I have long held the theory and prophesized in this newsletter and elsewhere, that digital magazines will save our industry. Aggregated data and web sites are not the solution to our woes; paginated performance and delivery is. If there is a future for magazine publishers and you have a part in it, it is that simple.
There are many companies that provide digital magazines today and there might be many more on the horizon. Some will make the test of time and prosper and others will not. But those that survive will be part of our new infrastructure for a long time to come. In magazine geologic time, we are finally minutes away from the right-reading, easy-to-use digital substrate. When that happens, the brilliance of the digital magazine format will become clear to dullest of luddites. The magazine industry needs to be working on competent easy-to-read digital editions now that are built for the substrate that they live in.

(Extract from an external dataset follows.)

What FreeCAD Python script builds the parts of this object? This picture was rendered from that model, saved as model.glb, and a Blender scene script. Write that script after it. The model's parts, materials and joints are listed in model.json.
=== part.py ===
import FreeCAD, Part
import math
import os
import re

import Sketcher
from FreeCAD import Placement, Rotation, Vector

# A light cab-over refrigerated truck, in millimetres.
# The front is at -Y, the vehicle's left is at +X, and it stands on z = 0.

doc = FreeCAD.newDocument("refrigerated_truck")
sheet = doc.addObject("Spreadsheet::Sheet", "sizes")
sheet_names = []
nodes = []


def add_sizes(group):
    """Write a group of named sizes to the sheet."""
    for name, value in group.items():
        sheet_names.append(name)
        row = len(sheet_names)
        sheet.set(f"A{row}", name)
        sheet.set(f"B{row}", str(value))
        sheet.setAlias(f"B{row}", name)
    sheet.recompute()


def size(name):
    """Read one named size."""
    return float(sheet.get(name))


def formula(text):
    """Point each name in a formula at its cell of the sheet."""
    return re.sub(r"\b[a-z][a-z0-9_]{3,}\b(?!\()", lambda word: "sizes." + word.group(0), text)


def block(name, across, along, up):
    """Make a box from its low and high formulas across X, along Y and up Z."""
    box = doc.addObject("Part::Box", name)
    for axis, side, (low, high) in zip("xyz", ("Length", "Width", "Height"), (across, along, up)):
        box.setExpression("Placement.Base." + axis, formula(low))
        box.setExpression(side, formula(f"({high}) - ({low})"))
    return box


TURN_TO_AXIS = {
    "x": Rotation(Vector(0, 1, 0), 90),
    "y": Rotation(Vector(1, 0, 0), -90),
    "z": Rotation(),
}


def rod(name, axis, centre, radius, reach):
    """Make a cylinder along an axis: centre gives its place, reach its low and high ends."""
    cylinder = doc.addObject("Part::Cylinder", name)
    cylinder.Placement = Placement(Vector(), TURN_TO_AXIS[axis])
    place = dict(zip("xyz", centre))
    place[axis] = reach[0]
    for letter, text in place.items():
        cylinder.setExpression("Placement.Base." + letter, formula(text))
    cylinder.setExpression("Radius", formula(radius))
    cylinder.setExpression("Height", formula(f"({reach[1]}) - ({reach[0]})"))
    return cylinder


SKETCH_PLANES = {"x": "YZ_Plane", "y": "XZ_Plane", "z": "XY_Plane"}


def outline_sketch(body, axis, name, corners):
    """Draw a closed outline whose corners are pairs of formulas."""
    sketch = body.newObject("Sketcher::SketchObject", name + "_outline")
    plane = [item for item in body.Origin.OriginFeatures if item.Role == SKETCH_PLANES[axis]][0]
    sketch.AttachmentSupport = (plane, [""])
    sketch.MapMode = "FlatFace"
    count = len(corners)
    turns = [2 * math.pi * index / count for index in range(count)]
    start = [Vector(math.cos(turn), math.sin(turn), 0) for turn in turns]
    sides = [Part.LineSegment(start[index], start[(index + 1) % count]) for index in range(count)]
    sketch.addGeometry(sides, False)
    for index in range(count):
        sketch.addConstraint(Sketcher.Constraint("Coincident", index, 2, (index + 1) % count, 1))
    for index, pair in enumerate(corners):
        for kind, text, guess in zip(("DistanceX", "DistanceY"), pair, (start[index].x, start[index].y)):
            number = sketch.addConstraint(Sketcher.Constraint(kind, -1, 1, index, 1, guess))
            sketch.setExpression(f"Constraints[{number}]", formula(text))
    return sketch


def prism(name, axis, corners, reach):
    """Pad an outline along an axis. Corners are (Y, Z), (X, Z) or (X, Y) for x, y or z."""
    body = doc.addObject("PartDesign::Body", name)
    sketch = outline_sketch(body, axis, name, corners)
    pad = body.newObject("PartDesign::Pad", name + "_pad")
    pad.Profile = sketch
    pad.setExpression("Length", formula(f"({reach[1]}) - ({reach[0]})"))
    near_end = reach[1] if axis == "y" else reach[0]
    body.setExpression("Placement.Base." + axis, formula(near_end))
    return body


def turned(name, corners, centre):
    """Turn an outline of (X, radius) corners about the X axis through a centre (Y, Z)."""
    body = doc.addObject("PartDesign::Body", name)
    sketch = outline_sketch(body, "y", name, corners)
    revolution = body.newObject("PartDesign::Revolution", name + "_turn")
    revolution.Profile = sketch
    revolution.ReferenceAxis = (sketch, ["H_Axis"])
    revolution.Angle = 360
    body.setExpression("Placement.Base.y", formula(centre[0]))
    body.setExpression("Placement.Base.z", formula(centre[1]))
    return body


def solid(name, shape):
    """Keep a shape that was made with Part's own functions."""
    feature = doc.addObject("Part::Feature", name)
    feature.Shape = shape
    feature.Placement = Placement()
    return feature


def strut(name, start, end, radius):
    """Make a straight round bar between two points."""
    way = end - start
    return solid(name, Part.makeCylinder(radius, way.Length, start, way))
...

There are good digital editions and there are terrible digital editions out there right now. The publishers that have retooled their content and designed their product for ease of use and ease of the reading experience are doing quite well.
One of the best examples that I know of is VIV magazine. They are pioneering the non-zoom-in digital edition. If you haven't seen it, please check it out. Look at the ads, look at the edit and look at the amazingly pleasant reading experience. Any topic can be covered this way. This just happens to be woman's fashion. Popular Science has done the same thing with their Popular Science Genius edition.

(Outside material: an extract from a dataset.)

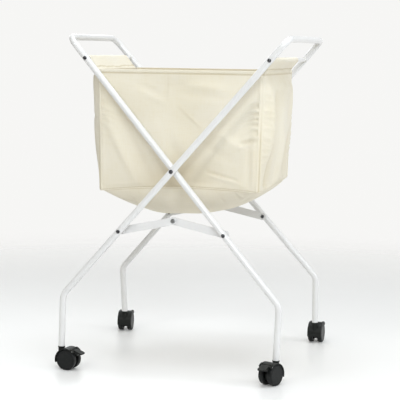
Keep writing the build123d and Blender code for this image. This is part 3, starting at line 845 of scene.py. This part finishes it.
    def seam_lines(self, height: Array) -> Tuple[Array, Array]:
        """1 on the corner seams, and 1 on the bottom seam, at that height of each point."""
        edge, normal = np.abs(self.edge), np.abs(self.normal)
        turned = np.abs(np.arctan2(normal[:, 1], normal[:, 0]) - math.pi / 4)
        along_wall = np.maximum(1.0 - edge.min(axis=1), 0.0) * self.half_depth
        from_corner = self.corner * np.minimum(turned, math.pi / 4) + along_wall
        from_bottom = height - self.seam_height()[None, :]
        return bell(from_corner[None, :], self.groove_reach), bell(from_bottom, self.groove_reach)

    def wall_shade(self, points: Array, sunk: Array) -> Array:
        """Painted shade on the walls' cloth: seams, folds, creases, under the hem, and low down.

        Args:
            points: The walls' points.
            sunk: How deep in a fold each of them is.

        Returns:
            The darkness of each, from 0 to 1.
        """
        across, height = points[:, :, 0], points[:, :, 2]
        drop = (self.rim - height) / self.wall_height
        # Painted shade in the seam grooves.
        corner_line, bottom_line = self.seam_lines(height)
        seam_top, seam_gain = self.seam_groove_shade
        corner_line = corner_line * (seam_top + seam_gain * smooth_step(drop, 0.3, 0.6))
        # Painted shadow under the hem's lower edge.
        below_hem, spread = self.hem_shadow
        under_hem = bell(self.rim - height - self.hem_height - below_hem, spread)
        # Painted shade along the sharp creases of the front.
        sharp = (crease for crease in FRONT_CREASES if crease.profile is Profile.SHARP)
        pressed = sum(crease.rise(across, height) / crease.height for crease in sharp)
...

Google is getting onto the digital magazine space. We had best as publishers prepare our own editions of paginated media before someone else takes that space away from us. If we don't do our best to absolutely own that turf, someone else will.
Discussion
By Les Csonge on Nov 11, 2009
Great foresight and advice Bo.
I totally agree that Digital Editions designed from scratch knowing they are going to be digital is a big way forward (and better).

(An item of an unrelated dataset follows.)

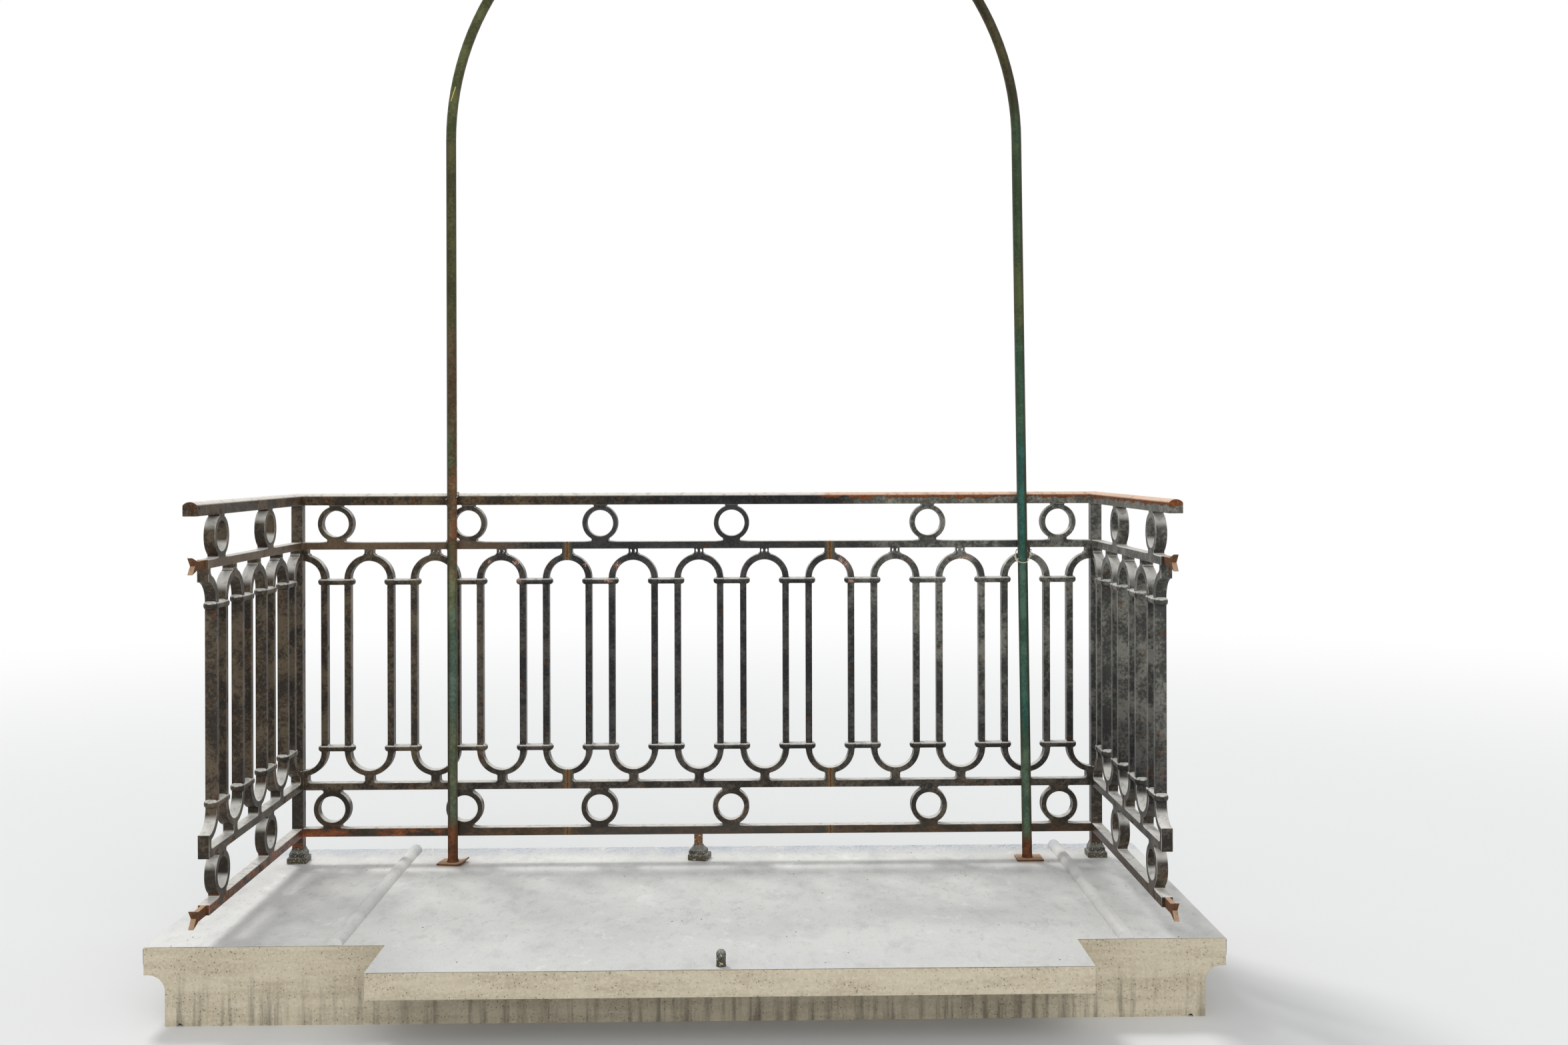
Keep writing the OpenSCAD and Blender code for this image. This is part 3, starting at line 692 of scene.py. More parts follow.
def pedestal(centre, turn, neck_half, neck_corner, lean=0.0):
    """Rings of a foot from the floor to the top of its bell."""
    steps = ((PLINTH_HALF - 0.001, 0), (PLINTH_HALF, 0.001), (PLINTH_HALF, PLINTH_H - 0.003),
             (PLINTH_HALF - 0.001, PLINTH_H - 0.001), (PLINTH_HALF - 0.003, PLINTH_H),
             (BELL_HALF, PLINTH_H + 0.0004))
    levels = [(half, height, PLINTH_CORNER) for half, height in steps]
    for share, rise in OGEE:
        half = neck_half + (BELL_HALF - neck_half) * share
        corner = neck_corner + (BELL_CORNER - neck_corner) * share
        levels.append((half, PLINTH_H + 0.001 + (BELL_TOP - PLINTH_H - 0.001) * rise, corner))
    rotation = Matrix.Rotation(turn, 3, "Z")
    return [
        [centre + rotation @ point + Vector((lean * (height > PLINTH_H), 0, height))
         for point in rounded(half, half, corner)]
        for half, height, corner in levels
    ]


foot_place = Vector((0, RAIL_Y, FLOOR_Z))
rings = pedestal(foot_place, FOOT_TURN, STEM_R + STEM_COLLAR, STEM_R, STEM_ASIDE)
rotation = Matrix.Rotation(FOOT_TURN, 3, "Z")
for stem_z in (BELL_TOP, FOOT_H):
    rings.append([foot_place + Vector((STEM_ASIDE, 0, stem_z)) + rotation @ point
                  for point in rounded(STEM_R, STEM_R, STEM_R - 0.0001)])
settle("cast_foot_centre", mesh_of(loft(rings)), dark_iron, "foot_centre", sharp=32)

for side in ("left", "right"):
    corner_place = Vector((middle_of("corner_post_" + side).x, RAIL_Y, FLOOR_Z))
    rings = pedestal(corner_place, 0.0, CORNER_NECK_HALF, CORNER_NECK_R)
    settle("cast_foot_corner_" + side, mesh_of(loft(rings)), dark_iron,
           "foot_corner_" + side, sharp=32)


# Cast panels
# Tall loops stand between two friezes of rings. Each panel was poured flat in one
# mould, so its bars are square with crisp arrises, and panels butt at rusty seams.
LOOP_PITCH = 0.180
PANEL_LOOPS = 4
PANEL_W = LOOP_PITCH * PANEL_LOOPS
LOOP_BARS = 0.1165
BAR_W = 0.0175
BEND_THINNING = 0.0025
CASTING_D = 0.027
BOTTOM_RAIL_H = 0.023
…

And there is no reason why Print Companies (and pre press /design) can not capitilise
on this, particularly with easy to use low cost SAAS patforms now avialble.
The following examples illustrate your thoughts and in fact go a step beyond with the inclusion of multimedia etc.
These were self made by traditional in house publisher designers via a SAAS platform.
http://content.yudu.com/A1h5q2/vwusa06/resources/index.htm
http://issue5.mmadigital.com/
What is more interesting is that Enterprise SAAS sytems are now available (and have alreday been implemented at companies like QUAD, AWO, PRINTING.com etc - that enable Print Companies to provide the same kind of service.
Kind of makes sense really, printers traditionally have a machine (expensive) that they buy paper and ink for, make and sell printed copies - they can have a
(Digital Edition)making machine (low cost SAAS platform) and run PDF's (already have so no cost) throught it to provide Digital Editions
- a win win situation for publishers and printers and of course online advertisers
and readers.
I have no doubt we wil see more Printers (and publishers) going this route in 2010.
By Richard Wright on Nov 11, 2009
Perhaps the commercial print industry should be thinking about they can turn a popular phrase and help their clients. "Print to Web" rather than the other way around...
By Michael Jahn on Nov 11, 2009
@ BoSaks
you wrote;
"..non-zoom-in digital edition.."
- I am confused. Why is Zoom in "bad" ? I have a small laptop, and subscribe to several magazines digitally. I do not happen to think much of the interface that Zinio uses, perhaps you might look at some examples at Issuu.com ?
If what you are saying is "the publisher and advertisers need to re-think how the final content might be viewed" - then for love of pete, forget PDF and Flash paper, as it is not reflowable.
What About iPhone users ? Do people really think that we will have a single standard "format" shape like we did with TV ?
We need dynamic, realizable content that intelligently re-formats to the shape of the screen. What I see is lazy people dumping their "after we printed it" PDFs into a converted that either makes a compressed bitmap - or Adobe flash paper - using technology invented 20 years ago.
Google Magazines is the same as Google Books - this is scans (bad scans at that) of old magazines - this is wonderful, but this is not a magazine rack, this is a library archive.
Google drives eyeballs (and collects ad dollars) to it because they OCR and index it, so you can search and find.
This is not like Zinio, who is enabling magazine title holders to publish their LATEST issue electronically for people who want to read MAXIM but can't get it delivered because they are in Afganistan or on some aircraft carrier.
By Fred Chan on Nov 13, 2009
Les, can't agree with you more. Publisher just need to get a software, and you can totally take control of the digital edition production. So, the same piece of PDF that you sent to printer, just send it to the software.
By Michael on Nov 15, 2009
I don't think a "digital-editions-making-machine" can be the solution, the result is an inflexible pdf that is way too hard to read and does not take advantage of the different media possibilities, i.e. interacting with reader and linking to other content. For a real digital edition you would need to use a content management system that enables you to single source publish to different platforms, re'formats content, links to other media etc.